Last week, Physicians for Human Rights released a report that found that U.S. personnel abused detainees in Iraq, Afghanistan and Guantanamo, using beatings, electrical shocks, sexual humiliation and other practices.

The report, “Broken Laws, Broken Lives,” had echoes of a five-part McClatchy Newspapers investigation of Guantanamo published last week.

And retired Army Maj. Gen. Antonio Taguba, who investigated the abuse at the Abu Ghraib prison in Iraq, accused top officials in the Bush administration of war crimes.

Administration officials have vowed to close Guantanamo someday, but say they're “stuck” with the 190 or so detainees who have been identified for release because their countries have refused to accept them back.
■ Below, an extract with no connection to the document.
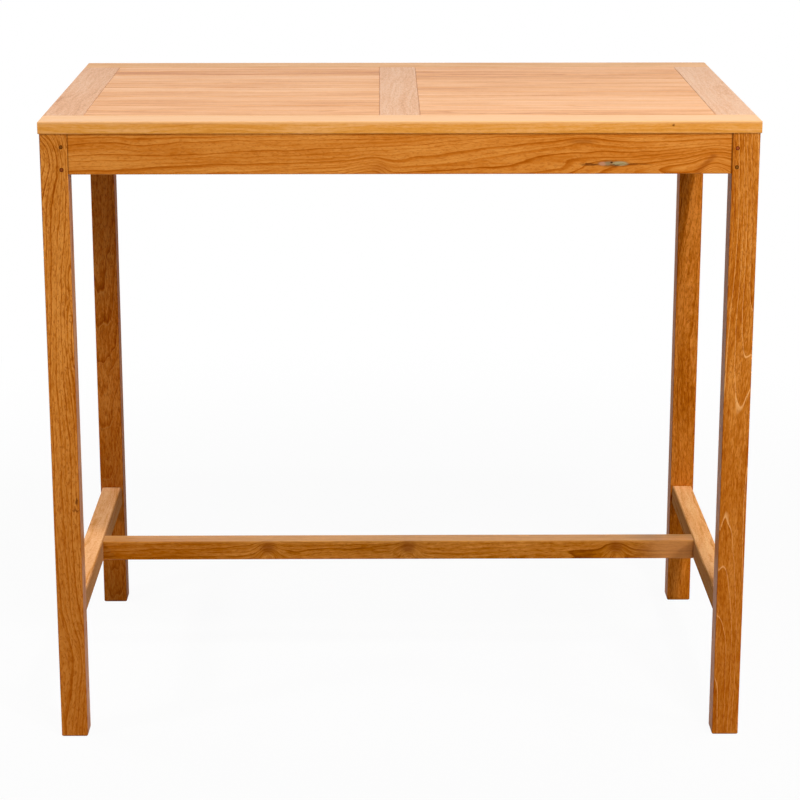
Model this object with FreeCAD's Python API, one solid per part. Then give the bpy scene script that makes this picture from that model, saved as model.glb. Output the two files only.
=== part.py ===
import FreeCAD, Part

import math
import os
from FreeCAD import Vector

# Bar table in solid teak. A framed top of slats stands on four square legs, which aprons
# tie together under the top and an H of stretchers ties together near the floor.
# X runs along the table, Y from its front to its back, and Z up from the floor.
# Every size is in millimetres. Left is -X and front is -Y, and a side is given as -1 or 1.

# Overall sizes
TOP_LENGTH = 1200.0
TOP_DEPTH = 750.0
TABLE_HEIGHT = 1093.0

# Top frame: two rails of full length, two end boards and a centre board, of one stock
TOP_THICKNESS = 21.0
FRAME_BOARD_WIDTH = 68.0
TOP_EDGE_EASE = 2.0
JOINT_BEVEL = 0.5
FRAME_TENON_THICKNESS = 7.0
FRAME_TENON_LENGTH = 34.0
FRAME_TENON_SHOULDER = 13.0
FRAME_PEG_INSET = 12.0
FRAME_PEG_BITE = 3.0

# Slats of the top, held by a tongue at each end
SLAT_COUNT = 11
SLAT_GAP = 1.0
SLAT_END_GAP = 0.3
SLAT_THICKNESS = 15.0
SLAT_BEVEL = 0.8
GROOVE_WIDTH = 7.0
GROOVE_DEPTH = 9.0
GROOVE_END_GAP = 1.0

# Legs
LEG_SIZE = 46.0
LEG_EASE = 2.0
FOOT_BEVEL = 2.5
TOP_OVERHANG = 2.0

# Aprons, with haunched tenons that are mitred where they meet inside the leg
APRON_HEIGHT = 68.0
APRON_THICKNESS = 21.0
APRON_REVEAL = 0.5
APRON_EASE = 1.5
APRON_TENON_THICKNESS = 9.0
APRON_TENON_DROP = 12.0
APRON_TENON_RISE = 2.0
HAUNCH_LENGTH = 8.0
MITRE_GAP = 1.0

# Stretchers, with their tops level
STRETCHER_TOP_HEIGHT = 244.0
STRETCHER_WIDTH = 38.0
STRETCHER_HEIGHT = 36.0
STRETCHER_EASE = 2.0
STRETCHER_TENON_THICKNESS = 12.0
STRETCHER_TENON_HEIGHT = 20.0
SIDE_TENON_LENGTH = 28.0
CENTRE_TENON_LENGTH = 24.0

# Room round a tenon, a tongue, a peg or a screw in its hole, and at the end of a tenon
FIT = 0.1
MORTISE_END_GAP = 1.0

# Pegs, whittled round with many narrow flats, and where they cross the tenons. They were
# set out by hand, so those of the left legs and of the right legs differ in place.
PEG_RADIUS = 3.5
PEG_SIDE_COUNT = 12
PEG_BITE = 5.0
LEFT_PEG_INSET = 10.5
RIGHT_PEG_INSET = 8.5
LEFT_PEG_DROP = 22.0
RIGHT_PEG_DROP = 25.0
LEFT_PEG_RISE = 8.0
RIGHT_PEG_RISE = 11.0
STRETCHER_PEG_INSET = 10.0
STRETCHER_PEG_BITE = 2.0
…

So far, the Pentagon has identified 20 people who are to be charged with war crimes and an additional 60 others are slated to go before military tribunals.

The court's decision throws all of those cases into doubt.

“There's going to be an absolute avalanche of detainee litigation,” Berenson said. “It is true that there are many people who will not get released, but there are a lot more people who will get released now than would have been if the military had been allowed to maintain more control over this.”

No matter what, the administration is likely to detain fewer detainees overseas in the future.

“Now that they know from the outset that the courts will be watching, the executive branch will be much more discriminating about who they detain and how they treat those who they do detain,” said Martin Lederman, a constitutional law professor at Georgetown University and a former legal adviser in the Justice Department's Office of Legal Counsel under Clinton and Bush.

Al-Ginco appears to be the first Guantanamo Bay detainee to seek a new federal court hearing within hours of the Supreme Court's decision. Between 100 and 200 other detainees will likewise be filing habeas corpus petitions in the wake of the Boumediene ruling, lawyers predict.

Each will put a human face on the abstract principles enunciated in court.

Al-Ginco, for one, is a former university student who reports that he tried to leave a Taliban training camp after 18 days. The Taliban imprisoned him, beat him, hung him from the ceiling, subjected him to water torture and struck the bottom of his feet with clubs. He subsequently declared on Abu Dhabi television – falsely, he now says – that he was a U.S. spy.

Americans freed him, and then put him back in prison.

“What do the American forces want with me?” al-Ginco asked in his 2005 declaration.